About Saturday’s huge royal wedding of the lovely American actress Meghan Markle and the dashingly handsome Prince Harry of England:
I won’t be watching. But my wife will.
And there is nothing that I can do about it. Absolutely nothing.
No matter what I might want to do on Saturday — even if I try to curry favor by saying things like, “Let’s take a walk” or “Let’s talk” or “Let’s read the early editions of the Sunday papers at that new brunch place where you can’t watch sports,” I know what she’ll say.
“Leave me alone, all right? It’s a big, over-the-top royal wedding, and I’m going to watch,” Betty told me as I was lamenting a fun-free Saturday morning.
I won’t try to stop you. But one question: Why?
“No further comment,” she said. “I do not allow my comments to be used in your column.”
I’m not into it, but for millions of Americans, women and men, the royal wedding is a guilty pleasure, and just plain fun. The royal wedding hype has been relentless, and the House of Windsor lives in our heads rent-free.
This is a magical, fairy-tale wedding, worth billions of dollars to English tourism. My wife wants to watch, and my Canadian-born mother, who taught us to sing “God Save the Queen” before “The Star-Spangled Banner,” will also watch.
Actually, it’s more than some fairy tale. A biracial woman is marrying into the United Kingdom’s royal family. Just think of it and how that expresses change in a culture that celebrates its past. It’s all heavy on symbolism, but symbolism is what royal weddings are all about.
And it just could be that Harry took that first look at his future bride and was hit by the thunderbolt. Who says princes can’t find true love?
And all that pomp and splendor: the Coldstream Guards in their beautiful black bear hats that PETA hates so much; the horses perfectly brushed, their manes dressed; the gowns; and the cavalry; and those gleaming brass buttons on the military dress uniforms.
And so many people walking about with perfect posture and shined shoes, properly dressed and speaking in complete sentences. It may serve as an inspiration to the American people, some of whom might want to consider a longer T-shirt to cover that tramp stamp.
Royal wedding fans might also get the same emotional bump for all things England that they get after binge-watching “Victoria” and “Downton Abbey.” And really, is that such a bad thing?
I’m just hoping that American network news anchors don’t ruin it all by wearing ridiculous costumes.
Perhaps it was at the Princess Diana royal wedding — or maybe some other — where American TV journalists embarrassed their nation by wearing costumes. The American TV men wore morning coats. The American TV women wore those big hats.

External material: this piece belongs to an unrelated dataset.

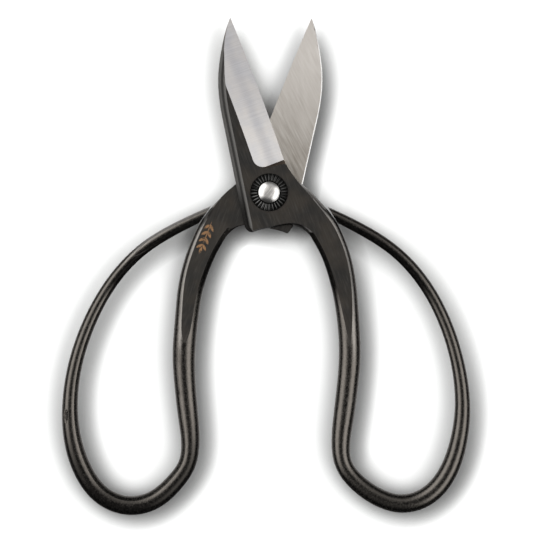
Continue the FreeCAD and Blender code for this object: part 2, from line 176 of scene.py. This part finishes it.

They looked like extras in “My Fair Lady.” No one wants to see Tom Brokaw and Katie Couric singing “The Rain in Spain.” Then or now.
TV journalists aren’t the only ones who wear costumes in foreign lands. Justin Trudeau, the liberal darling and prime minister of Canada, kicked off an embarrassing cultural appropriation scandal by wearing a series of traditional costumes on a recent trip to India. The Indian officials wore suits and ties and dresses. Trudeau went full Bollywood and was mocked for it.
Years ago, a well-known Chicago TV news personality covering a political meeting in South Africa wore a khaki safari get-up — as if he were some white hunter of old waiting for a rhino attack on the streets of modern Cape Town.
Still, I’m worried. Windsor Castle was built after the Norman Conquest, and with executive producers fighting for ratings, just about any stupid stunt is possible.
But it wouldn’t be right for an American TV anchor to go to the wedding dressed like Sir Wilfred of Ivanhoe.
“When the wedding’s on, could you just do me a favor and go sit in your garden?” my wife asked. “Just go stare at the dirt or something.”
The only thing that might distract her is if I came down with another attack of gout and screamed my bloody head off.
But gout, the English disease, is nothing to joke about. I know the pain.
Gout is like giving birth to a baby the size of Shaquille O’Neal through your big toe.
I share this excruciatingly painful condition with rough and wanton fictional English squires from Henry Fielding novels who ride to hounds, eat and drink to excess, and finally collapse in chairs, snoring, loyal dogs at their feet.
But I’ll bet you a Pavarotti (a 10-pound sterling note) that at least one royal wedding fan would be watching it on the emergency room television, even if her own Prince Charming was shrieking in pain.
“Who’s screaming?” some royal wedding fan in the hospital waiting room might say. “We can hear it all the way out here. That poor man is in agony.”
“Oh, that’s just my husband with the gout. He says it’s like giving birth to the Big Shaqtus through his toe. But don’t worry about it. Just look at that dress!”